BEGIN EXTRACTED RECORDS

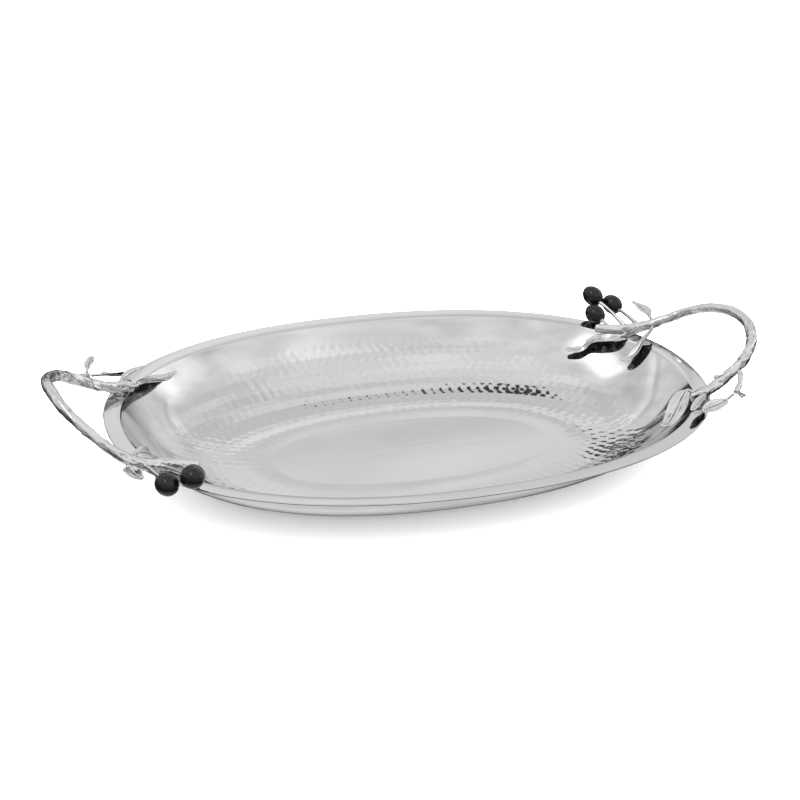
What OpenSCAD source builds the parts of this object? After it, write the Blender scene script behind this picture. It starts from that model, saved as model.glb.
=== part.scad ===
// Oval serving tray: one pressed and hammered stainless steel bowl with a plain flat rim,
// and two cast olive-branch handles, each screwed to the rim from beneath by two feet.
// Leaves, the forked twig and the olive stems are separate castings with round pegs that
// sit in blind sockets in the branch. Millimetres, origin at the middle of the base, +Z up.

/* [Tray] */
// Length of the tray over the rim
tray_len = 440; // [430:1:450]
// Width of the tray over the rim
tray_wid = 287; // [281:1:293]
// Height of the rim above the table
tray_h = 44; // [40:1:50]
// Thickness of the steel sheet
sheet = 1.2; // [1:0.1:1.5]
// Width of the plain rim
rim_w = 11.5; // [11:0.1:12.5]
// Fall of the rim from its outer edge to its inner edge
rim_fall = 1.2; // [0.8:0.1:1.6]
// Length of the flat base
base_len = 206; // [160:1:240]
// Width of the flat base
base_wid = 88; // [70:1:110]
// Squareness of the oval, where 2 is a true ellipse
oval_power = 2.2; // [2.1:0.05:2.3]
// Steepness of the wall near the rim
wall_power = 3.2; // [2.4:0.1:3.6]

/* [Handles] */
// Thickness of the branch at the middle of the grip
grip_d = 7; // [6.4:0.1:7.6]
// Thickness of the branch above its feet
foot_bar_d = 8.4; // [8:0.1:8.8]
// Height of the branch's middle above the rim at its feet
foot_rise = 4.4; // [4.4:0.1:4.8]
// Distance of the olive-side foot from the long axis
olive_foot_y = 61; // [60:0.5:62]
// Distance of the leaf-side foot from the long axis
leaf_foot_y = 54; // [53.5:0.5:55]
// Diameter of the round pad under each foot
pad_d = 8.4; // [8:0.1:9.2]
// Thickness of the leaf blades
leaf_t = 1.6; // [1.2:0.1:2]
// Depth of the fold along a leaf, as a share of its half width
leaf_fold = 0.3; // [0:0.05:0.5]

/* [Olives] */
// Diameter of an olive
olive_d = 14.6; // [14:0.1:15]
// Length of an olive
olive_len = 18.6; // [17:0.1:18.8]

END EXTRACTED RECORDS
BEGIN EXTRACTED RECORDS

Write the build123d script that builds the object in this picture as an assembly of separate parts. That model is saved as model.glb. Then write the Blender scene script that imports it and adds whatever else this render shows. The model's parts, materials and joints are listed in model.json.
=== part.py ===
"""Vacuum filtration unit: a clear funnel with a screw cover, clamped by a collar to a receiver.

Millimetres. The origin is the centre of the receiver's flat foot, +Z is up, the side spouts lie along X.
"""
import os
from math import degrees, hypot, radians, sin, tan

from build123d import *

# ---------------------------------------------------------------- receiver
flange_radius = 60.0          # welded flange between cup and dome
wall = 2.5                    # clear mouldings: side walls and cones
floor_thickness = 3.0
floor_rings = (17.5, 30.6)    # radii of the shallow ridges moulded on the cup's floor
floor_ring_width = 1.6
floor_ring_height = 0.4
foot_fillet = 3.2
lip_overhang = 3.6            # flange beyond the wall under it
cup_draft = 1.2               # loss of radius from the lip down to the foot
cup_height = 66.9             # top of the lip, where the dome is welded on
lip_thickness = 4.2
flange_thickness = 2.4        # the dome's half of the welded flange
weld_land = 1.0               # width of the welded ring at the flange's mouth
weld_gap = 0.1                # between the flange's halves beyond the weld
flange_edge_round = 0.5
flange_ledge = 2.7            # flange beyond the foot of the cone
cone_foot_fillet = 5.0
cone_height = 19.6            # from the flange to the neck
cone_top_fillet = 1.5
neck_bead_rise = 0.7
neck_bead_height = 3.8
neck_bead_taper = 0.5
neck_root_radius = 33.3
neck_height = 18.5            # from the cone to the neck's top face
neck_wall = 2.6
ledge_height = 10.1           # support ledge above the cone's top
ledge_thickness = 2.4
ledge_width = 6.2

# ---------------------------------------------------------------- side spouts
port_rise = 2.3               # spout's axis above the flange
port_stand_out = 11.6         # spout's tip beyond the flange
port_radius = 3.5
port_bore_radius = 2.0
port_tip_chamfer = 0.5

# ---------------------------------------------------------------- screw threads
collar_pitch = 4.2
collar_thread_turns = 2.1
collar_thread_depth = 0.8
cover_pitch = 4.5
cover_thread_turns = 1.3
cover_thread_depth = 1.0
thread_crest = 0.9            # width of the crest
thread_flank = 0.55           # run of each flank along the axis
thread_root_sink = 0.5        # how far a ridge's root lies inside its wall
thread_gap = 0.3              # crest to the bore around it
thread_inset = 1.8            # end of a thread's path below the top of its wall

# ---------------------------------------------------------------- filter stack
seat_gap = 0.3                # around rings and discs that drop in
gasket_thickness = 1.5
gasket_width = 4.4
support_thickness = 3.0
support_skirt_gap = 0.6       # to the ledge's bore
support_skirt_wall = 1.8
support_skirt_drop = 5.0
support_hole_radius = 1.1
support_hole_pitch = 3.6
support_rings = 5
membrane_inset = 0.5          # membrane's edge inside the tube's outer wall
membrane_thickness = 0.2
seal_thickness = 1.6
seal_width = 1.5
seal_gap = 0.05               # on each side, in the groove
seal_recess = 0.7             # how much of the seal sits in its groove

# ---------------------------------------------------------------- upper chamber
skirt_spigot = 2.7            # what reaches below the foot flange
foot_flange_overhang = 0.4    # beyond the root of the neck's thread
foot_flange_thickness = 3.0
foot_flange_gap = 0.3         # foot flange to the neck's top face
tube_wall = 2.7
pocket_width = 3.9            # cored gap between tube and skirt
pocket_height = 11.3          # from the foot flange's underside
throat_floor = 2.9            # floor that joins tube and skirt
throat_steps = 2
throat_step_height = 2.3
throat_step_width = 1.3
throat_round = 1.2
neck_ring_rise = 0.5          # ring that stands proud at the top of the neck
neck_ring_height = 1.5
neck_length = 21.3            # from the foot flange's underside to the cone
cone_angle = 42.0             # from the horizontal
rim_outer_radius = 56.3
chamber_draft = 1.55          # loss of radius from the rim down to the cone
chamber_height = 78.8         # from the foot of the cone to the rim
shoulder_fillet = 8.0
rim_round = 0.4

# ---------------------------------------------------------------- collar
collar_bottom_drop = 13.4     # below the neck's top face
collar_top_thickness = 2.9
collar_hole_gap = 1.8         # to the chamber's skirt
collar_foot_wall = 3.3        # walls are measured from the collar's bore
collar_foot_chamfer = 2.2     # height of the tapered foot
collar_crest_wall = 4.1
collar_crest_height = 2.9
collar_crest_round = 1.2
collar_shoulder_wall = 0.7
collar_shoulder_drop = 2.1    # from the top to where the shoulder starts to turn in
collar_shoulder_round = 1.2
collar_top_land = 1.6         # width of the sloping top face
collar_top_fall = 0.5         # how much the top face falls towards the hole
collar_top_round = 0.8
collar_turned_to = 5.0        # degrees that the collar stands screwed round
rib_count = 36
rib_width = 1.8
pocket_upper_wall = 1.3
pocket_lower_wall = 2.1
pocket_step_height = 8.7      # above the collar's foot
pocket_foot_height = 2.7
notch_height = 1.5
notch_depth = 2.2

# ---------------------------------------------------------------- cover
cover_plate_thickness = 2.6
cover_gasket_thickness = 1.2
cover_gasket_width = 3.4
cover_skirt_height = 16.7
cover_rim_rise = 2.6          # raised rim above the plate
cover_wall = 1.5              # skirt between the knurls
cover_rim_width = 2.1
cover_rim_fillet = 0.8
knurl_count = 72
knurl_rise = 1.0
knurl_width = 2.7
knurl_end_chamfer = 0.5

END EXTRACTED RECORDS
BEGIN EXTRACTED RECORDS

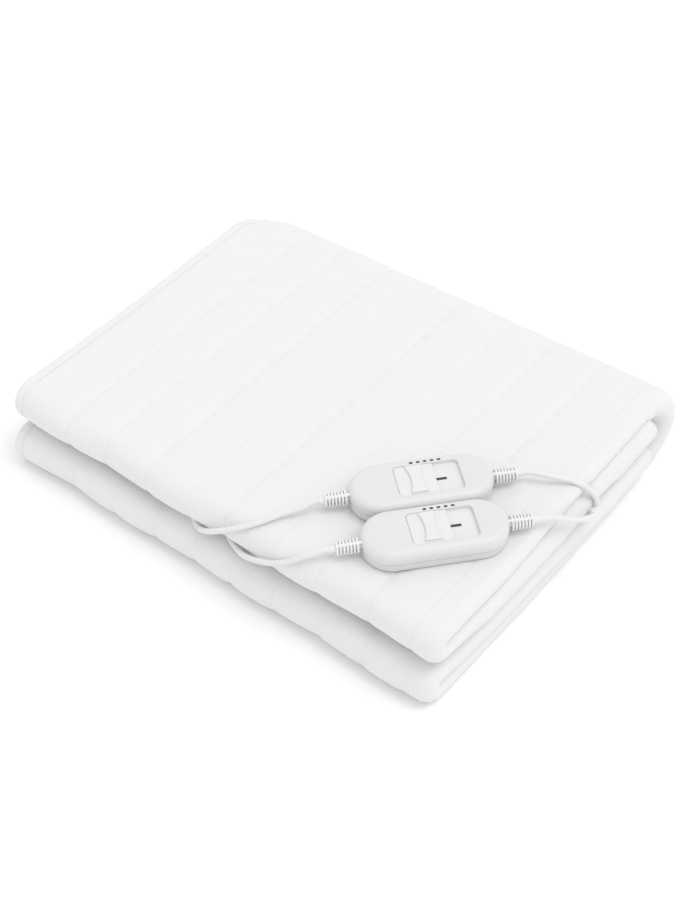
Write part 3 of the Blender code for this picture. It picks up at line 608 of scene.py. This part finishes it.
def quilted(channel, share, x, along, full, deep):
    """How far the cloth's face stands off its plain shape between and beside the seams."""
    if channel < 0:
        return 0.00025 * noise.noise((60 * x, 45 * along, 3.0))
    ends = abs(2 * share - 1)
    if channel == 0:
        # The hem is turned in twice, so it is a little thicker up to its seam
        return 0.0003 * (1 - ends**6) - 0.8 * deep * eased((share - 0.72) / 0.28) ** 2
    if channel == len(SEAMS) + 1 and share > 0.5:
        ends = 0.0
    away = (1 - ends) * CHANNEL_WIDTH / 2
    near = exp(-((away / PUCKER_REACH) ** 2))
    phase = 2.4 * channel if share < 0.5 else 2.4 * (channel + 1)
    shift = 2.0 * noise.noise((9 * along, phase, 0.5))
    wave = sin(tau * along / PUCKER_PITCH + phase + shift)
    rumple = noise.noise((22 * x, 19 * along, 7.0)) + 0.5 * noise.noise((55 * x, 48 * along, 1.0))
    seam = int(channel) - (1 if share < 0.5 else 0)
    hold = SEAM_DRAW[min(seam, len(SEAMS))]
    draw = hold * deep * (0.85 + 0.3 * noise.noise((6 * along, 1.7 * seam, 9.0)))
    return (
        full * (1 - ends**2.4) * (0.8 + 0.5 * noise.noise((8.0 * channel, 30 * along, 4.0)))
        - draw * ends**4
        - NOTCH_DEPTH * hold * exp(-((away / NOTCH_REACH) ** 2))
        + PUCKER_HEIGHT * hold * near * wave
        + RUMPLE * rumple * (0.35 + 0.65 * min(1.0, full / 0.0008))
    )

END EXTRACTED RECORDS

In how many lines of the data does the string "Blender" appear? Give only the number.

THE COMPLETED TASK: 3